D: If you build this with deck with big fighters, you can really punish someone coming in.
P: Even with a high density of poison gambits I feel like your opponent can just work around this. It almost seems like it should have given a minor benefit always and a better one if being attacked by a fighter that is poisoned.
D: That would be a cool option. Damage reduction is always powerful, so I’m glad they kept conservative on this.
P: Same thing as blighted aura.
D: Getting immune to cleave and ensnare is huge for fighters like Glisette. I suppose these two upgrades give more functionality to poisons that might not really apply that well to a particular situation (like Spit Venom into a glass cannon warband like Reavers)
P: Hmmm. We have seen weapon master do work and this is kinda similar with a secondary trigger. That should make this at least a little better when building poison.
D: This only needs one more poison upgrade other than itself. In Nemesis in particular, damage upgrades can be hard to come by, so this is worth noticing.
P: These upgrades and ploys that give out other upgrades never seem like a good use of a power card slot to me. Since this one can only give out poison upgrades it feels even less useful.
D: Given that’s pretty much every upgrade in your deck is a poison upgrade, that’s not too crippling in rivals play. But there’s so much that needs to line up for this (kill, poison gambit, upgrade in hand, relevant recipient is positioned close enough). And for it to actually make money for you, you need to trigger it twice, since the first one could have been bought with the glory you used on this one.

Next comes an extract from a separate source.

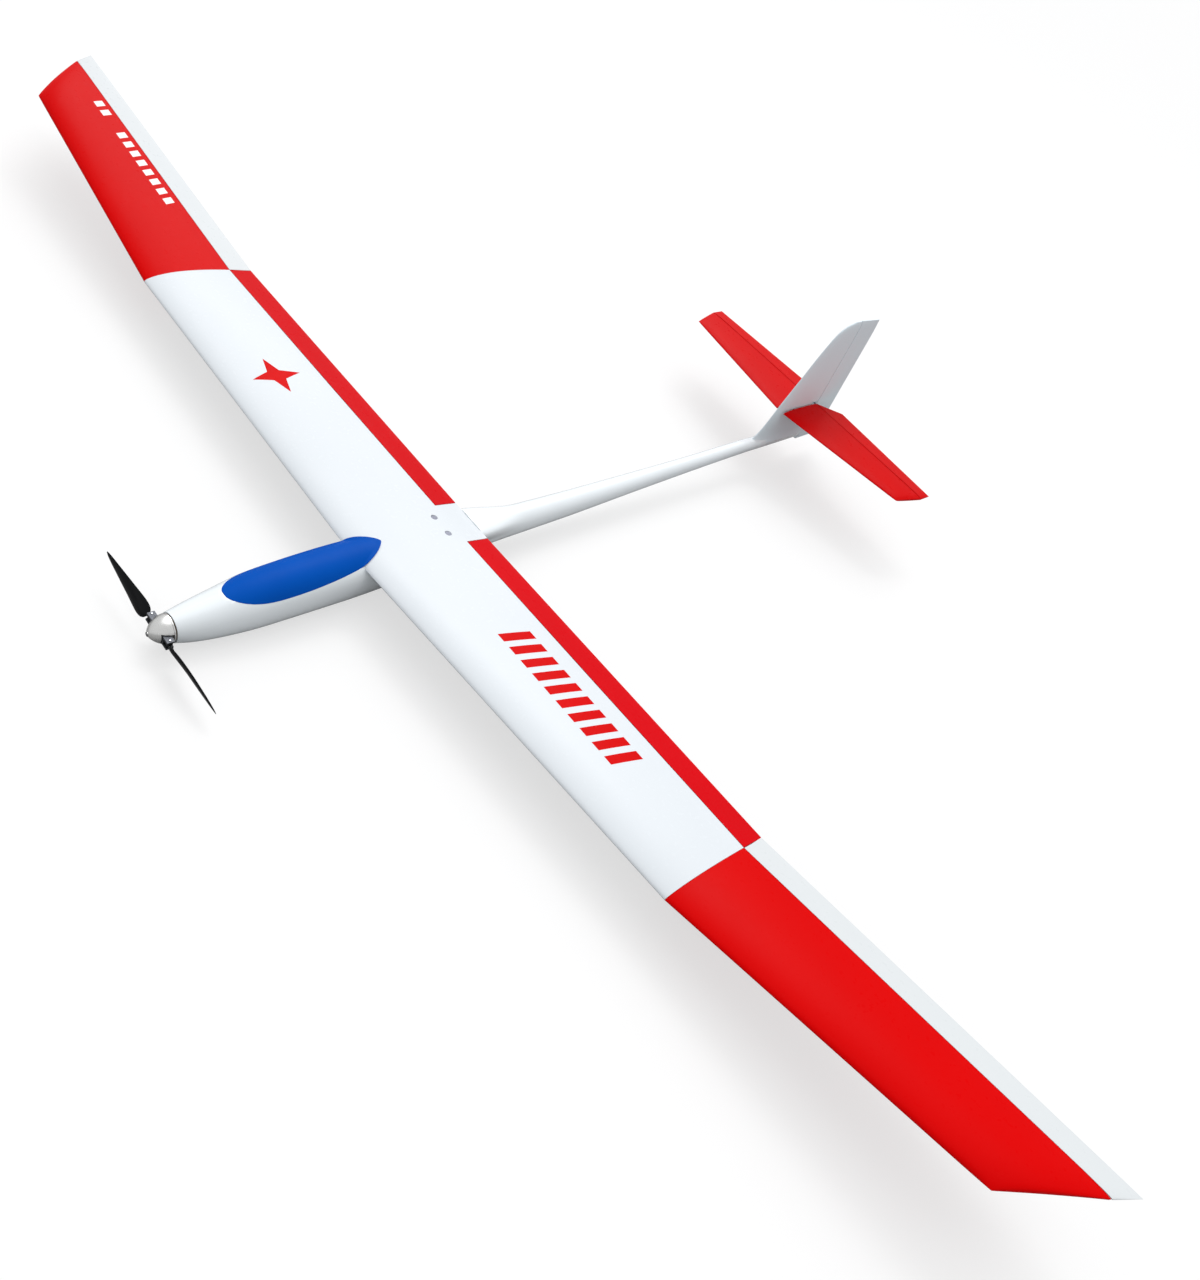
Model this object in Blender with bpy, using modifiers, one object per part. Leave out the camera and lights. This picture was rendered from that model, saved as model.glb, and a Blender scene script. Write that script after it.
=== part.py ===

P: A whole lot of words to say this fighter can draw two after killing a poisoned fighter. This might be useful if you can fuel more poisons with these draws, but overall I would guess you don't get a lot of uses of this.
D: I wonder why this one can’t go on a large fighter? Maybe too much potential to get huge card draw out of Mollog if you can recycle or get gambits up and out.
P: A multi-push can be nice, but often taking an action to push is not efficient enough. Because there is no range restriction on this it may still be good enough. This one will definitely need some testing to see how it plays.
D: Not quite enough persisting poisons to make it worth the upgrade and action, I think.
P: This should be solid. Getting an extra push after any activation can be very strong, even if the direction is limited. Note that while limited you still get to choose the fighter if there are multiple wounded fighters so you can set up your pushes.
D: I think this is potentially real strong. I’m a little surprised that this one wasn’t limited to non-large fighters.
P: Wow this is accurate. The 1 damage is rough but if you just need to land a hit this should be able to do it. Also, it can be modified so a great strength type buff suddenly makes this a very potent attack.
D: Is this amount of incredible accuracy overkill when paired with such low damage?
P: Oh this is fun. Being able to recycle poison gambits should go a long way to turning on the poison synergy in this deck. Just need to find an accurate fighter to give this too and go nuts.
D: I’m a sucker for what they’re doing with this kind of card. Playing with recycling mechanisms like the Arenai did has a lot of potential. Get this on a ranged fighter with accuracy to trigger multiple times and you can take multiple cracks at something like Insect Swarm.
P: Hm. Turn all your poisons into sidesteps. Seems like a very potent effect. The stagger seems like a nice but unnecessary bonus.
D: Yowza, I love this. Every poison play gives a push? Yes please. Really makes each poison pretty tasty.
Summary
D: We tried this out with Kainan’s and it did just fine. A big leader was able to leverage some of the objectives pretty well. Some of the pieces fit together to some relatively powerful combinations. But combo play has historically been pretty hit or miss, so we’re looking forward to seeing this in the field.